The request: Scan the listing below. Report each line that includes "Vector".

Extracted records:
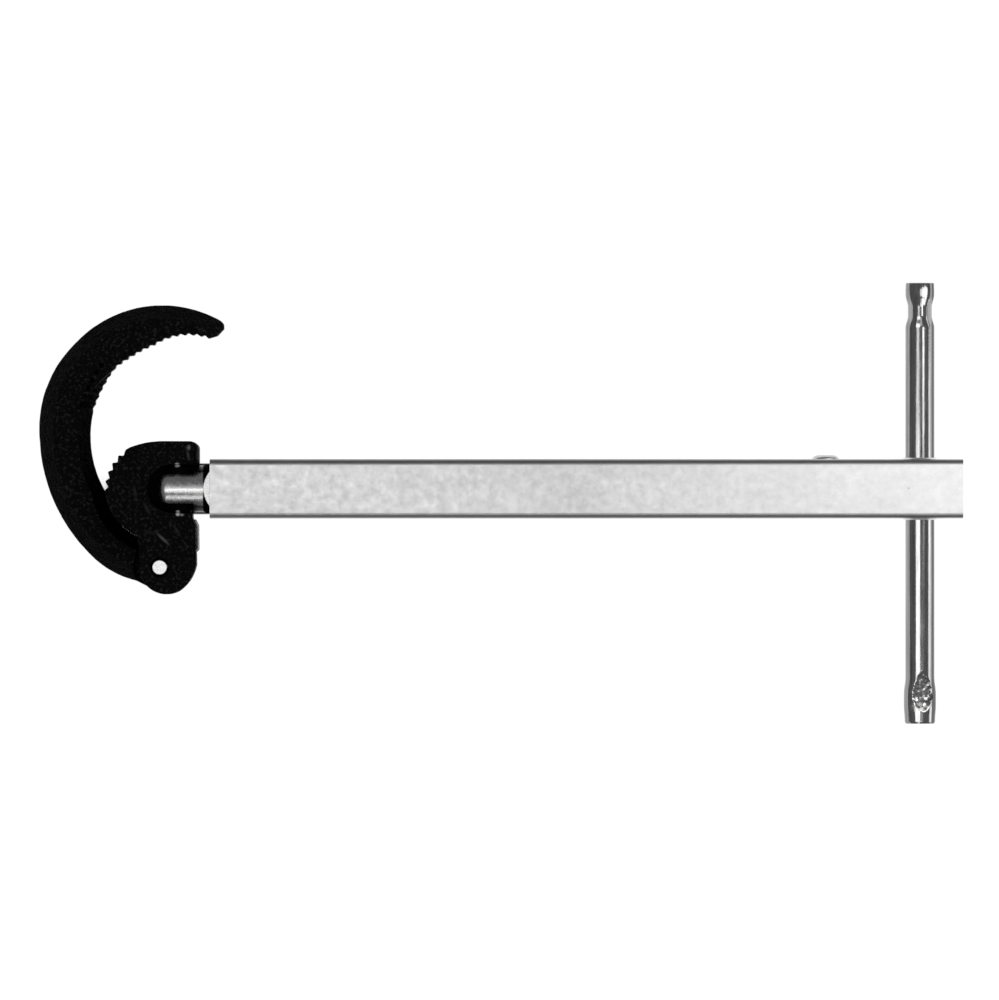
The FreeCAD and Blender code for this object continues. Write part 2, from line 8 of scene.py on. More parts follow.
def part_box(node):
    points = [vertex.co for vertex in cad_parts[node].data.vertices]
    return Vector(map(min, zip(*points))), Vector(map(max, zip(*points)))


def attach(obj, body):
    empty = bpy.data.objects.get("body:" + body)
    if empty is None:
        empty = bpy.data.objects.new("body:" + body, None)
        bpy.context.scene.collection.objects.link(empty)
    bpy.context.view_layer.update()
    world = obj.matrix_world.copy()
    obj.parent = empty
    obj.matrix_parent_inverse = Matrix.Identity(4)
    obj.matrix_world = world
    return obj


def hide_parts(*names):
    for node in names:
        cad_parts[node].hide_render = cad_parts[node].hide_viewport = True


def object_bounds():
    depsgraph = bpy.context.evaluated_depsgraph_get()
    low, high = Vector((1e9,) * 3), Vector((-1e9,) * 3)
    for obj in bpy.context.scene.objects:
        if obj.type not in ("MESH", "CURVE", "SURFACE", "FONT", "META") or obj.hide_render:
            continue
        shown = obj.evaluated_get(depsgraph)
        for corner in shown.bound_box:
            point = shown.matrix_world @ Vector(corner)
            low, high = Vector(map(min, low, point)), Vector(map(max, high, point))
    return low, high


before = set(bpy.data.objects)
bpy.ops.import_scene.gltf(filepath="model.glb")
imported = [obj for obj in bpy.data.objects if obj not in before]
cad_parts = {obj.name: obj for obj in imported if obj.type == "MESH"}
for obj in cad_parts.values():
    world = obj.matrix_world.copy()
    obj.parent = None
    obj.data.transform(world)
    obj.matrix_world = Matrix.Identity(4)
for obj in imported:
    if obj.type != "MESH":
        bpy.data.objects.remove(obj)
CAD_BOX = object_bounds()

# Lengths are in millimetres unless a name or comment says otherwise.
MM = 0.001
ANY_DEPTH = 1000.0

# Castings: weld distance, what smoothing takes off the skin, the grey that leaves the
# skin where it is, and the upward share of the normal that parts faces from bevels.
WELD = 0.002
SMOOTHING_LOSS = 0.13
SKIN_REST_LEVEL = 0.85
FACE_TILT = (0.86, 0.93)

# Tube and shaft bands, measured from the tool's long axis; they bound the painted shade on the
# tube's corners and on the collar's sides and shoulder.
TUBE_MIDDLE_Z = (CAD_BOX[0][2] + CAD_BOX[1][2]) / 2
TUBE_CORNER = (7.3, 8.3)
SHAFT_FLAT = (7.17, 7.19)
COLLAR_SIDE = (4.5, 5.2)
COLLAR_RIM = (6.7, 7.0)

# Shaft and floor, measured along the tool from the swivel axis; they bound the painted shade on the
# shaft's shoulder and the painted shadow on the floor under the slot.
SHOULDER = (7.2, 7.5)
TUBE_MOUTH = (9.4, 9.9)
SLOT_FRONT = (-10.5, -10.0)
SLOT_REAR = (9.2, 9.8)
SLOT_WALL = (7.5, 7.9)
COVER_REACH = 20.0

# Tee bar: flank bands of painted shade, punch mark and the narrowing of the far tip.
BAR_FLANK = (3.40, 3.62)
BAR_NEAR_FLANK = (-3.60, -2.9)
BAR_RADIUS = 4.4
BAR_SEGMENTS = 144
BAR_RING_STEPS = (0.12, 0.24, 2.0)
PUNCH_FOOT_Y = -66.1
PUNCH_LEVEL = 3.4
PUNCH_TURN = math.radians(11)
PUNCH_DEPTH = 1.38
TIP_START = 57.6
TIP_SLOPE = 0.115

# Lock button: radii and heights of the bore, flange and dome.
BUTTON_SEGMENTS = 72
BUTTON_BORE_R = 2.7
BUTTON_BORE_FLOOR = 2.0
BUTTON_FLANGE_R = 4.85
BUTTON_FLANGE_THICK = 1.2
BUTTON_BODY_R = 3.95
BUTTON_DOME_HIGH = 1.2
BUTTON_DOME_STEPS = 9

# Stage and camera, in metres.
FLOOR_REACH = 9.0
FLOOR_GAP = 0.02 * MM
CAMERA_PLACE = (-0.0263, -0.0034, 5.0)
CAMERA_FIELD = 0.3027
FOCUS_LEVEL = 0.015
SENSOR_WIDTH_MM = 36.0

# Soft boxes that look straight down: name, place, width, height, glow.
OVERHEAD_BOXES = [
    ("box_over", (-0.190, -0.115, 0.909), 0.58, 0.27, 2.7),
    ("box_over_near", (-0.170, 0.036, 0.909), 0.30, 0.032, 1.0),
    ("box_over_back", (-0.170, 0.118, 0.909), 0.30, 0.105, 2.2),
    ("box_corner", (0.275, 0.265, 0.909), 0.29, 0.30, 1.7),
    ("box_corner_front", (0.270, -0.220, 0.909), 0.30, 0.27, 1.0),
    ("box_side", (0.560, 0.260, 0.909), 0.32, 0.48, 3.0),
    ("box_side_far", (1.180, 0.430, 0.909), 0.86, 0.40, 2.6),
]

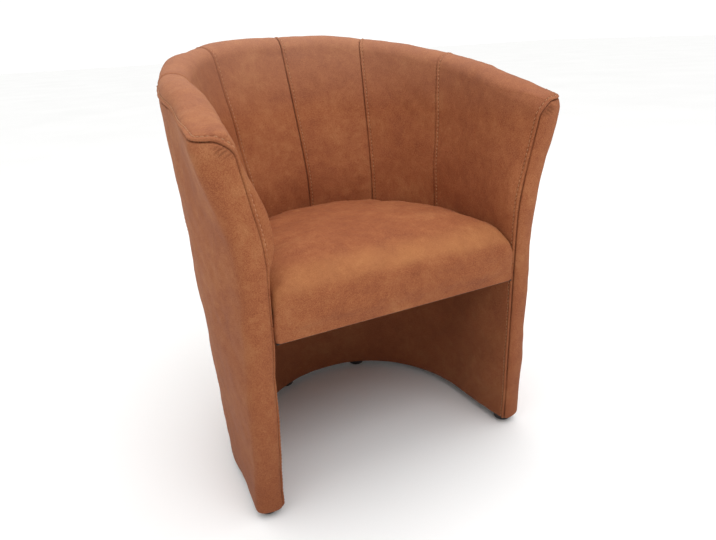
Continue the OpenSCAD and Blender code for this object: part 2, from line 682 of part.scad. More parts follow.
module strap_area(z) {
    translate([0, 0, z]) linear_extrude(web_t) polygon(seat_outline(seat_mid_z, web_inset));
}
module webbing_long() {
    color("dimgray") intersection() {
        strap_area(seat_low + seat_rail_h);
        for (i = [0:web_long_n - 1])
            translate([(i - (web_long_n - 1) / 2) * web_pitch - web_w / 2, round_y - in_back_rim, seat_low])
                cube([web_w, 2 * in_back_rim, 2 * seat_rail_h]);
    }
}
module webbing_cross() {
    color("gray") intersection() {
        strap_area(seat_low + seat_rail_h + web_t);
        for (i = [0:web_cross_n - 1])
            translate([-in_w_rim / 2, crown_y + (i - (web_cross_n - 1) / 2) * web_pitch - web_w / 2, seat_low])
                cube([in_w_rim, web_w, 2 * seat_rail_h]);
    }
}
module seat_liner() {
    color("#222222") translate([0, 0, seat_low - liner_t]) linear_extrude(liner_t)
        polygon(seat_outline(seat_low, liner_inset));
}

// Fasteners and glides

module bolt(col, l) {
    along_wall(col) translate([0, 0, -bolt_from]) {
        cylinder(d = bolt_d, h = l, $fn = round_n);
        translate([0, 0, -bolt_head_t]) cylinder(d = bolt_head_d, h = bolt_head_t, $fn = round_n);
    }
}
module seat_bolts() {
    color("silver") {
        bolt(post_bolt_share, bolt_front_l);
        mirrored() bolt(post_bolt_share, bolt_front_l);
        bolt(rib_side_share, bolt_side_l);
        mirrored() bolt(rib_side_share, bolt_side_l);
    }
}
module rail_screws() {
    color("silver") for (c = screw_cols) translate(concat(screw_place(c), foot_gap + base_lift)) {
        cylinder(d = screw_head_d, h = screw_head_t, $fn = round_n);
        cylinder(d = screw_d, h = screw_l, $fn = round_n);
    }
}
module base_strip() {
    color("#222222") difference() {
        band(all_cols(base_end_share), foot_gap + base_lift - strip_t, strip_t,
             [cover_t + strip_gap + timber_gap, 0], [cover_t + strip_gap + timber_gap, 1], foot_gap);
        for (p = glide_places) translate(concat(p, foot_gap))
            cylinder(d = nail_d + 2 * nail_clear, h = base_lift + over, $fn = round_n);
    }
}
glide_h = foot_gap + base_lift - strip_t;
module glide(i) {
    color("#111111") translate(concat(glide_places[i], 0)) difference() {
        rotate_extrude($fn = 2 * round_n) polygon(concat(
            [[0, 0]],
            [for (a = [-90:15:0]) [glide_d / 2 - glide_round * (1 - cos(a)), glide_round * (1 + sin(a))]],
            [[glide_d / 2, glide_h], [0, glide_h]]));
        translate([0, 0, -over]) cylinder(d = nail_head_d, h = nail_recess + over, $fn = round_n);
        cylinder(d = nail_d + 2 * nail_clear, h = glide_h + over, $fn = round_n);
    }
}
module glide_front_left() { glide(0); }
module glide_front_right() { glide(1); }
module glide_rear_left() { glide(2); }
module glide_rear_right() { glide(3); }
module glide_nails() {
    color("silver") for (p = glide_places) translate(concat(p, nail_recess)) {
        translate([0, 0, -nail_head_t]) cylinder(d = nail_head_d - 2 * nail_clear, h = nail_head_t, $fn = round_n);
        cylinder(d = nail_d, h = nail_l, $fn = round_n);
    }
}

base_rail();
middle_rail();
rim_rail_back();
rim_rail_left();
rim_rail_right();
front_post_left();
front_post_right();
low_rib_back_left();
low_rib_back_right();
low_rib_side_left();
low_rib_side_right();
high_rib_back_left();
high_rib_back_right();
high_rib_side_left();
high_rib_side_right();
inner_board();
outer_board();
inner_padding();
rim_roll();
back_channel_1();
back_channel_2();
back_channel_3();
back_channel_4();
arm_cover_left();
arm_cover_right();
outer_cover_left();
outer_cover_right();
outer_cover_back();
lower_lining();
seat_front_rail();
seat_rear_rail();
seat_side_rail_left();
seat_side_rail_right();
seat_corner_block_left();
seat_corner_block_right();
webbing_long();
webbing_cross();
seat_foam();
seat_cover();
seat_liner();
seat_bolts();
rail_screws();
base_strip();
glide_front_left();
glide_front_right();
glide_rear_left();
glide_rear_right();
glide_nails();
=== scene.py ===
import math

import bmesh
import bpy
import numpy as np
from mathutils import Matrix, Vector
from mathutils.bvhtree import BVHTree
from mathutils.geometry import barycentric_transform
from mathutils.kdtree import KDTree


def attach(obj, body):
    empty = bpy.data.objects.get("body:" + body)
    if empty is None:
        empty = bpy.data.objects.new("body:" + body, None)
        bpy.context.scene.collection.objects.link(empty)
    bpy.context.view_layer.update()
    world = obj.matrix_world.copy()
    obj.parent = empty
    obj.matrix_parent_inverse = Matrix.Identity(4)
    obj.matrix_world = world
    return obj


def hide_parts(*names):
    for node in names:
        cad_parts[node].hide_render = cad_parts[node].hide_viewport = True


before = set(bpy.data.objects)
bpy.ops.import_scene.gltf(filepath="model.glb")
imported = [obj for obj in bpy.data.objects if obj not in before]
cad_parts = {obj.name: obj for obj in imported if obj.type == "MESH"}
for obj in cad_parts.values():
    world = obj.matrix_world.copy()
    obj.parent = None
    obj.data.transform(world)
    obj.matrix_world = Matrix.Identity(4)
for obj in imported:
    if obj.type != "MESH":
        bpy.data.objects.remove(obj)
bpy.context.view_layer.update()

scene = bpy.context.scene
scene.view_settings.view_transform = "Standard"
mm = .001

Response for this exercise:
    return Vector(map(min, zip(*points))), Vector(map(max, zip(*points)))
    low, high = Vector((1e9,) * 3), Vector((-1e9,) * 3)
            point = shown.matrix_world @ Vector(corner)
            low, high = Vector(map(min, low, point)), Vector(map(max, high, point))
from mathutils import Matrix, Vector